Take a look at the clip of Singin' In The
Rain as originally seen in The Hollywood
Review of 1929. We are introduced to Cliff
Edwards who sings the original song. And who did
this man go on to become? The voice of Jiminy
Cricket in Disney's Pinnochio. Now that
Imagine this...there's an outtake from
the movie. It's a musical number called You
Are My Lucky Star that features Kathy singing
the song to a billboard picture of Don Lockwood.
A gallery presents approximately 17 stills
of rare photos of the cast on the set, in
wardrobe, and goofing around for publicity sake.
This was an incredible surprise! Here, on
this DVD are scoring sessions from the
film. These are the original recordings done
in advance of filming on MGM's scoring stage.

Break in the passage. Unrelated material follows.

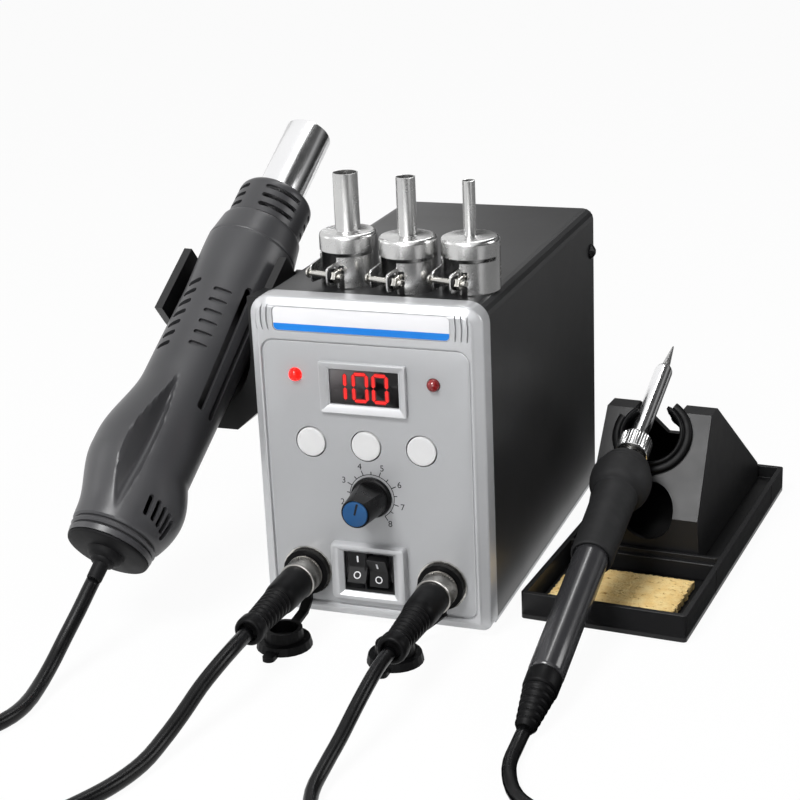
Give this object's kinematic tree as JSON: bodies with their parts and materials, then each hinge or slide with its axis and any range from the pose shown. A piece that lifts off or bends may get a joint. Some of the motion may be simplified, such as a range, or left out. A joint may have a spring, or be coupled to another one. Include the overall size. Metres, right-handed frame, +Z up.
{
  "type": "bga rework station",
  "caption": "Bench rework station: control box, hot-air gun in a side cradle, soldering iron on a sponge stand, and spare nozzles.",
  "frame": {"origin": "middle of the footprint of the whole set without its free cords and plugs, on the bench", "axes": "+X towards the iron stand (the viewer's right), +Y from the control panel to the back, +Z up"},
  "size_m": [0.3027, 0.4427, 0.1894],
  "materials": {
    "air_knob": "black",
    "button_down": "off-white",
    "button_set": "off-white",
    "button_up": "off-white",
    "case_cover": "satin black powder coat",
    "chassis_pan": "satin black powder coat",
    "clamp_screw_large": "plated",
    "clamp_screw_medium": "plated",
    "clamp_screw_small": "plated",
    "control_board": "green circuit board",
    "coupling_ring_rework": "nickel plated, knurled",
    "coupling_ring_solder": "nickel plated, knurled",
    "cover_screw_left": "black",
    "cover_screw_right": "black",
    "display_window": "smoked, with lit red digits behind it",
    "dust_cap_rework": "black",
    "dust_cap_solder": "black",
    "front_panel": "silver paint on moulded plastic",
    "gun_cord_coil": "black",
    "gun_cord_lead": "black",
    "gun_cord_tail": "black",
    "gun_end_cap": "black",
    "gun_fan": "black",
    "gun_guard": "dark grey",
    "gun_heater": "ceramic",
    "gun_holder": "black",
    "gun_motor": "plated",
    "gun_shell_lower": "dark grey",
    "gun_shell_upper": "dark grey",
    "gun_tube": "polished steel",
    "iron_barrel": "polished steel",
    "iron_boot": "black",
    "iron_cord_coil": "black",
    "iron_cord_lead": "black",
    "iron_cord_tail": "black",
    "iron_grip": "soft black grip",
    "iron_handle": "black",
    "iron_nut": "knurled",
    "iron_tip": "plated",
    "knob_cap": "blue",
    "led_rework": "red lens, lit",
    "led_solder": "red lens, unlit",
    "mains_inlet": "black",
    "nozzle_large": "polished steel",
    "nozzle_medium": "polished steel",
    "nozzle_small": "polished steel",
    "plug_rework": "black boot over a metal core",
    "plug_solder": "black boot over a metal core",
    "potentiometer": "plated",
    "rocker_rework": "black",
    "rocker_solder": "black",
    "socket_rework": "nickel plated",
    "socket_solder": "nickel plated",
    "sponge": "cellulose sponge",
    "stand_base": "black",
    "stand_ring": "black",
    "stand_tower": "black",
    "switch_housing": "black",
    "transformer": "laminated core with taped winding"
  },
  "bodies": {
    "station": {"case_cover": "case_cover", "chassis_pan": "chassis_pan", "front_panel": "front_panel", "display_window": "display_window", "control_board": "control_board", "led_rework": "led_rework", "led_solder": "led_solder", "potentiometer": "potentiometer", "switch_housing": "switch_housing", "socket_rework": "socket_rework", "socket_solder": "socket_solder", "dust_cap_rework": "dust_cap_rework", "dust_cap_solder": "dust_cap_solder", "cover_screw_right": "cover_screw_right", "cover_screw_left": "cover_screw_left", "transformer": "transformer", "mains_inlet": "mains_inlet", "gun_holder": "gun_holder", "stand_base": "stand_base", "stand_tower": "stand_tower", "stand_ring": "stand_ring", "gun_cord_coil": "gun_cord_coil", "gun_cord_tail": "gun_cord_tail", "iron_cord_coil": "iron_cord_coil", "iron_cord_tail": "iron_cord_tail"},
    "hot_air_gun": {"gun_shell_upper": "gun_shell_upper", "gun_shell_lower": "gun_shell_lower", "gun_guard": "gun_guard", "gun_tube": "gun_tube", "gun_end_cap": "gun_end_cap", "gun_motor": "gun_motor", "gun_heater": "gun_heater"},
    "fan": {"gun_fan": "gun_fan"},
    "knob": {"air_knob": "air_knob", "knob_cap": "knob_cap"},
    "up_button": {"button_up": "button_up"},
    "down_button": {"button_down": "button_down"},
    "set_button": {"button_set": "button_set"},
    "rework_rocker": {"rocker_rework": "rocker_rework"},
    "solder_rocker": {"rocker_solder": "rocker_solder"},
    "rework_plug": {"plug_rework": "plug_rework", "gun_cord_lead": "gun_cord_lead"},
    "solder_plug": {"plug_solder": "plug_solder", "iron_cord_lead": "iron_cord_lead"},
    "rework_ring": {"coupling_ring_rework": "coupling_ring_rework"},
    "solder_ring": {"coupling_ring_solder": "coupling_ring_solder"},
    "large_nozzle": {"nozzle_large": "nozzle_large", "clamp_screw_large": "clamp_screw_large"},
    "medium_nozzle": {"nozzle_medium": "nozzle_medium", "clamp_screw_medium": "clamp_screw_medium"},
    "small_nozzle": {"nozzle_small": "nozzle_small", "clamp_screw_small": "clamp_screw_small"},
    "loose_sponge": {"sponge": "sponge"},
    "iron": {"iron_tip": "iron_tip", "iron_barrel": "iron_barrel", "iron_grip": "iron_grip", "iron_handle": "iron_handle", "iron_boot": "iron_boot"},
    "nut": {"iron_nut": "iron_nut"}
  },
  "joints": [
    {"name": "up_press", "type": "slide", "parent": "station", "child": "up_button", "axis": [0, 1, 0], "range_m": [0, 0.0008], "stiffness_N_per_m": 200},
    {"name": "down_press", "type": "slide", "parent": "station", "child": "down_button", "axis": [0, 1, 0], "range_m": [0, 0.0008], "stiffness_N_per_m": 200},
    {"name": "set_press", "type": "slide", "parent": "station", "child": "set_button", "axis": [0, 1, 0], "range_m": [0, 0.0008], "stiffness_N_per_m": 200},
    {"name": "knob_turn", "type": "hinge", "parent": "station", "child": "knob", "pos_m": [-0.0077, -0.0616, 0.0592], "axis": [0, 1, 0], "range_deg": [-162, 132]},
    {"name": "rework_switch", "type": "hinge", "parent": "station", "child": "rework_rocker", "pos_m": [-0.0181, -0.0581, 0.0266], "axis": [1, 0, 0], "range_deg": [0, 22]},
    {"name": "solder_switch", "type": "hinge", "parent": "station", "child": "solder_rocker", "pos_m": [-0.0055, -0.0581, 0.0266], "axis": [1, 0, 0], "range_deg": [-22, 0]},
    {"name": "rework_plug_pull", "type": "slide", "parent": "station", "child": "rework_plug", "axis": [0, -1, 0], "range_m": [0, 0.015]},
    {"name": "rework_ring_turn", "type": "hinge", "parent": "rework_plug", "child": "rework_ring", "pos_m": [-0.0382, -0.0616, 0.0232], "axis": [0, 1, 0], "continuous": true},
    {"name": "solder_plug_pull", "type": "slide", "parent": "station", "child": "solder_plug", "axis": [0, -1, 0], "range_m": [0, 0.015]},
    {"name": "solder_ring_turn", "type": "hinge", "parent": "solder_plug", "child": "solder_ring", "pos_m": [0.0218, -0.0616, 0.0232], "axis": [0, 1, 0], "continuous": true},
    {"name": "large_nozzle_lift", "type": "slide", "parent": "station", "child": "large_nozzle", "axis": [0, 0, 1], "range_m": [0, 0.05]},
    {"name": "medium_nozzle_lift", "type": "slide", "parent": "station", "child": "medium_nozzle", "axis": [0, 0, 1], "range_m": [0, 0.05]},
    {"name": "small_nozzle_lift", "type": "slide", "parent": "station", "child": "small_nozzle", "axis": [0, 0, 1], "range_m": [0, 0.05]},
    {"name": "sponge_lift", "type": "slide", "parent": "station", "child": "loose_sponge", "axis": [0, 0, 1], "range_m": [0, 0.012]},
    {"name": "gun_lift", "type": "slide", "parent": "station", "child": "hot_air_gun", "axis": [-0.0754, -0.6013, 0.7955], "range_m": [0, 0.04]},
    {"name": "fan_spin", "type": "hinge", "parent": "hot_air_gun", "child": "fan", "pos_m": [-0.1103, -0.1014, 0.0413], "axis": [0.099, 0.7893, 0.606], "continuous": true},
    {"name": "iron_lift", "type": "slide", "parent": "station", "child": "iron", "axis": [-0.005, -0.2935, 0.9559], "range_m": [0, 0.03]},
    {"name": "nut_turn", "type": "hinge", "parent": "iron", "child": "nut", "pos_m": [0.0784, -0.1178, 0.0096], "axis": [0.0162, 0.9558, 0.2936], "continuous": true}
  ]
}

These are mainly multiple takes of material
either dropped or revised in the film. Over
two dozen of these outtakes are available for
you to listen to, complete with lots of throat
clearing. This is sort of like listening to the
bootleg Beatles material for the first time.
Take your favorite musical and make a wish!
This Special Edition from Warner Brothers proves
that dreams do come true. We finally have a DVD
that truly captures the glory of this musical in
both transfer and supplements. It's great to see
that this film finally received the treatment it
was due, and it is my hope that it will serve to
introduce new generations to this timeless classic.